**GOAL**: Reproduce the data in its entirety, exactly as supplied.

**DATA BLOCK**:
[start]

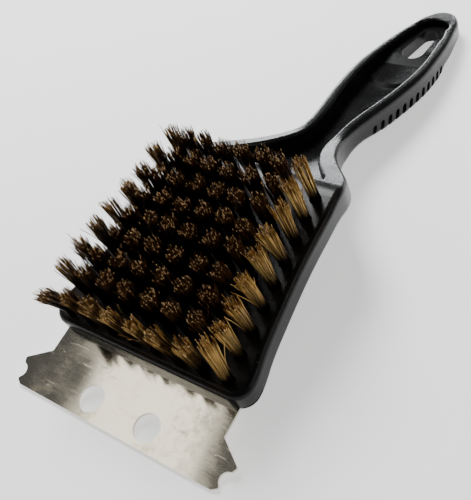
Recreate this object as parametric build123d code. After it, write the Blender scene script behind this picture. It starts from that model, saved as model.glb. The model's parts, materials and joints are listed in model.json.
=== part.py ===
"""Grill cleaning brush: a black moulded body with a channelled handle, nine rows of wire tufts held by
flat anchors, and a stainless scraper plate screwed into a slot along the front edge of the head.

The brush is built in the frame of its head: X across, Y from the head towards the handle, Z out of the
bristle side, with Y = 0 on the front row of tufts and Z = 0 on the bristle face. Every piece is then
turned and lifted together, so that the finished brush lies on its back, bristles up, resting on the
scraper's front edge and on the back of the handle. Its origin is under the middle of its box.
"""
import os
from math import asin, atan2, cos, degrees, hypot, radians, sin, tan

from build123d import *

# Tufts, in millimetres
ROWS = 9
TUFTS_PER_ROW = 8
ROW_PITCH = 8.0
FRONT_ROW_HALF = 31.1            # middle of the head to the outermost tuft, front row
REAR_ROW_HALF = 25.8             # the same, rear row
TUFT_HEIGHT = 18.4
HOLE_RADIUS = 2.0
HOLE_DEPTH = 6.4
TUFT_CLEARANCE = 0.04
TUFT_TIP_RADIUS = 2.9
TUFT_MIDDLE_SHARE = 0.4          # share of a tuft's lean that it has reached halfway up
SIDE_LEAN = 0.8                  # how far the outermost tips lean inwards
LEFT_CORNER_LEAN = (0.0, -3.3)   # how far the front corners' tips are bent besides, in x and y
RIGHT_CORNER_LEAN = (-1.1, 2.0)

# Anchors
ANCHOR_WIDTH = 3.5
ANCHOR_THICKNESS = 0.4
ANCHOR_HEIGHT = 2.0
ANCHOR_GAP = 0.05

# Head
HEAD_THICKNESS = 10.0
HEAD_FRONT_Y = -4.6
HEAD_CORNER_RADIUS = 6.0
TOP_ROUNDING = 2.2
BACK_ROUNDING = 2.6

# Handle: the rim's side view, as (y, z) corners and the radius of the bend there
NECK_TOP = (69.5, 0.0)
NECK_BEND_RADIUS = 11.0
GRIP_TOP = (106.2, -24.0)
GRIP_BEND_RADIUS = 45.0
HANDLE_END = (225.0, -67.9)
NECK_DEPTH = 10.6                # rim to back, square to the rim
GRIP_DEPTH = 12.3
TIP_DEPTH = 9.4
GRIP_START_Y = 116.0
GRIP_END_Y = 175.0
GRIP_SWELL_RUN = 14.0            # how far the back takes to swell out to the grip's depth
HEEL_ROUNDING = 3.0
HEEL_RUN = 5.0                   # how far the back takes to step in behind the grip
HEEL_SINK = 0.6                  # how much less it steps in at first
HEEL_FOOT_RADIUS = 6.0
BACK_BEND_RADIUS = 30.0
HEAD_BEND_RADIUS = 25.0          # bend of the back between the head and the neck

# Channel in the handle, and the pad round the hanging hole
CHANNEL_DEPTH = 7.2              # rim to floor, square to the rim
RIM_ROUNDING = 1.2
PAD_DEPTH = 5.9                  # rim to the pad's lower step
PAD_TOP_DEPTH = 3.6              # rim to the pad's upper step
PAD_TIP_Y = 155.0
PAD_CREASE_Y = 171.2
PAD_RISE_Y = 181.0
PAD_TIP_RADIUS = 11.5
PAD_SPREAD = 1.2                 # how far the pad's round tip spreads for each millimetre down
PAD_OVERLAP = 0.6                # how far the pad's sides run into the walls
PAD_ROOT = 1.0                   # how far the pad runs into the channel's floor
PAD_LEAD = 35.0                  # how far in front of the pad the walls beside it are drawn from
PAD_LEAD_RUN = (0.2, 1.0)        # their direction there
PAD_CREASE_RADIUS = 4.0
PAD_RISE_RADIUS = 22.0
HANG_FRONT = (181.5, 5.0)        # y and radius of the round front end
HANG_REAR = (199.4, 4.0)         # y and radius of the rear end

# Grip grooves
GROOVE_COUNT = 12
GROOVE_FIRST_Y = 123.5
GROOVE_PITCH = 4.8
GROOVE_WIDTH = 2.7
GROOVE_DEPTH = 1.0
GROOVE_TOP = 6.2                 # rim to the groove's upper end, square to the rim

# Scraper plate
PLATE_THICKNESS = 1.0
PLATE_TOP_Z = -7.4
PLATE_HOLE_RADIUS = 4.5
PLATE_HOLE_X = 11.3
PLATE_HOLE_Y = -21.0
PLATE_TANG_Y = 7.4
PLATE_NECK_HALF = 34.7
PLATE_FRONT_Y = -27.6
PLATE_V_NOTCH = (34.7, -13.3)
PLATE_TIP = (42.8, -19.1)
PLATE_NOTCH_START = (41.9, -20.9)
PLATE_NOTCH_DEEP = (39.4, -23.2)
PLATE_NOTCH_END = (41.1, -26.0)
PLATE_CORNER = (38.6, -27.6)
PLATE_CORNER_RADIUS = 0.7
SLOT_GAP = 0.05
SLOT_END_Y = 7.6
SLOT_SIDE_Y = 3.6                # the slot runs out through the head's corners in front of this line

# Screws
SCREW_X = 17.75
SCREW_Y = 4.0
SCREW_HEAD_RADIUS = 2.7
SCREW_HEAD_HEIGHT = 1.6
SCREW_SHANK_RADIUS = 1.4
SCREW_LENGTH = 7.0
SCREW_GAP = 0.04
SCREW_LIP_GAP = 0.25
SCREW_POINT_LENGTH = 1.2
SCREW_POINT_RADIUS = 0.3
SCREW_HEAD_ROUNDING = 0.9
SCREW_HOLE_SPARE = 0.6           # how much deeper the pilot hole is than the screw is long
RECESS_WIDTH = 0.7
RECESS_SPAN = 2.8
RECESS_DEPTH = 1.0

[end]

**WRITTEN SOLUTION**:
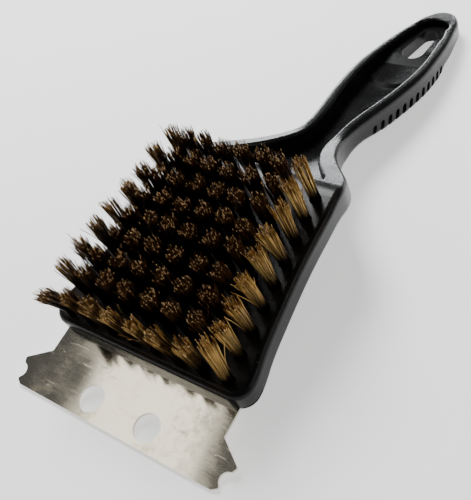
Recreate this object as parametric build123d code. After it, write the Blender scene script behind this picture. It starts from that model, saved as model.glb. The model's parts, materials and joints are listed in model.json.
=== part.py ===
"""Grill cleaning brush: a black moulded body with a channelled handle, nine rows of wire tufts held by
flat anchors, and a stainless scraper plate screwed into a slot along the front edge of the head.

The brush is built in the frame of its head: X across, Y from the head towards the handle, Z out of the
bristle side, with Y = 0 on the front row of tufts and Z = 0 on the bristle face. Every piece is then
turned and lifted together, so that the finished brush lies on its back, bristles up, resting on the
scraper's front edge and on the back of the handle. Its origin is under the middle of its box.
"""
import os
from math import asin, atan2, cos, degrees, hypot, radians, sin, tan

from build123d import *

# Tufts, in millimetres
ROWS = 9
TUFTS_PER_ROW = 8
ROW_PITCH = 8.0
FRONT_ROW_HALF = 31.1            # middle of the head to the outermost tuft, front row
REAR_ROW_HALF = 25.8             # the same, rear row
TUFT_HEIGHT = 18.4
HOLE_RADIUS = 2.0
HOLE_DEPTH = 6.4
TUFT_CLEARANCE = 0.04
TUFT_TIP_RADIUS = 2.9
TUFT_MIDDLE_SHARE = 0.4          # share of a tuft's lean that it has reached halfway up
SIDE_LEAN = 0.8                  # how far the outermost tips lean inwards
LEFT_CORNER_LEAN = (0.0, -3.3)   # how far the front corners' tips are bent besides, in x and y
RIGHT_CORNER_LEAN = (-1.1, 2.0)

# Anchors
ANCHOR_WIDTH = 3.5
ANCHOR_THICKNESS = 0.4
ANCHOR_HEIGHT = 2.0
ANCHOR_GAP = 0.05

# Head
HEAD_THICKNESS = 10.0
HEAD_FRONT_Y = -4.6
HEAD_CORNER_RADIUS = 6.0
TOP_ROUNDING = 2.2
BACK_ROUNDING = 2.6

# Handle: the rim's side view, as (y, z) corners and the radius of the bend there
NECK_TOP = (69.5, 0.0)
NECK_BEND_RADIUS = 11.0
GRIP_TOP = (106.2, -24.0)
GRIP_BEND_RADIUS = 45.0
HANDLE_END = (225.0, -67.9)
NECK_DEPTH = 10.6                # rim to back, square to the rim
GRIP_DEPTH = 12.3
TIP_DEPTH = 9.4
GRIP_START_Y = 116.0
GRIP_END_Y = 175.0
GRIP_SWELL_RUN = 14.0            # how far the back takes to swell out to the grip's depth
HEEL_ROUNDING = 3.0
HEEL_RUN = 5.0                   # how far the back takes to step in behind the grip
HEEL_SINK = 0.6                  # how much less it steps in at first
HEEL_FOOT_RADIUS = 6.0
BACK_BEND_RADIUS = 30.0
HEAD_BEND_RADIUS = 25.0          # bend of the back between the head and the neck

# Channel in the handle, and the pad round the hanging hole
CHANNEL_DEPTH = 7.2              # rim to floor, square to the rim
RIM_ROUNDING = 1.2
PAD_DEPTH = 5.9                  # rim to the pad's lower step
PAD_TOP_DEPTH = 3.6              # rim to the pad's upper step
PAD_TIP_Y = 155.0
PAD_CREASE_Y = 171.2
PAD_RISE_Y = 181.0
PAD_TIP_RADIUS = 11.5
PAD_SPREAD = 1.2                 # how far the pad's round tip spreads for each millimetre down
PAD_OVERLAP = 0.6                # how far the pad's sides run into the walls
PAD_ROOT = 1.0                   # how far the pad runs into the channel's floor
PAD_LEAD = 35.0                  # how far in front of the pad the walls beside it are drawn from
PAD_LEAD_RUN = (0.2, 1.0)        # their direction there
PAD_CREASE_RADIUS = 4.0
PAD_RISE_RADIUS = 22.0
HANG_FRONT = (181.5, 5.0)        # y and radius of the round front end
HANG_REAR = (199.4, 4.0)         # y and radius of the rear end

# Grip grooves
GROOVE_COUNT = 12
GROOVE_FIRST_Y = 123.5
GROOVE_PITCH = 4.8
GROOVE_WIDTH = 2.7
GROOVE_DEPTH = 1.0
GROOVE_TOP = 6.2                 # rim to the groove's upper end, square to the rim

# Scraper plate
PLATE_THICKNESS = 1.0
PLATE_TOP_Z = -7.4
PLATE_HOLE_RADIUS = 4.5
PLATE_HOLE_X = 11.3
PLATE_HOLE_Y = -21.0
PLATE_TANG_Y = 7.4
PLATE_NECK_HALF = 34.7
PLATE_FRONT_Y = -27.6
PLATE_V_NOTCH = (34.7, -13.3)
PLATE_TIP = (42.8, -19.1)
PLATE_NOTCH_START = (41.9, -20.9)
PLATE_NOTCH_DEEP = (39.4, -23.2)
PLATE_NOTCH_END = (41.1, -26.0)
PLATE_CORNER = (38.6, -27.6)
PLATE_CORNER_RADIUS = 0.7
SLOT_GAP = 0.05
SLOT_END_Y = 7.6
SLOT_SIDE_Y = 3.6                # the slot runs out through the head's corners in front of this line

# Screws
SCREW_X = 17.75
SCREW_Y = 4.0
SCREW_HEAD_RADIUS = 2.7
SCREW_HEAD_HEIGHT = 1.6
SCREW_SHANK_RADIUS = 1.4
SCREW_LENGTH = 7.0
SCREW_GAP = 0.04
SCREW_LIP_GAP = 0.25
SCREW_POINT_LENGTH = 1.2
SCREW_POINT_RADIUS = 0.3
SCREW_HEAD_ROUNDING = 0.9
SCREW_HOLE_SPARE = 0.6           # how much deeper the pilot hole is than the screw is long
RECESS_WIDTH = 0.7
RECESS_SPAN = 2.8
RECESS_DEPTH = 1.0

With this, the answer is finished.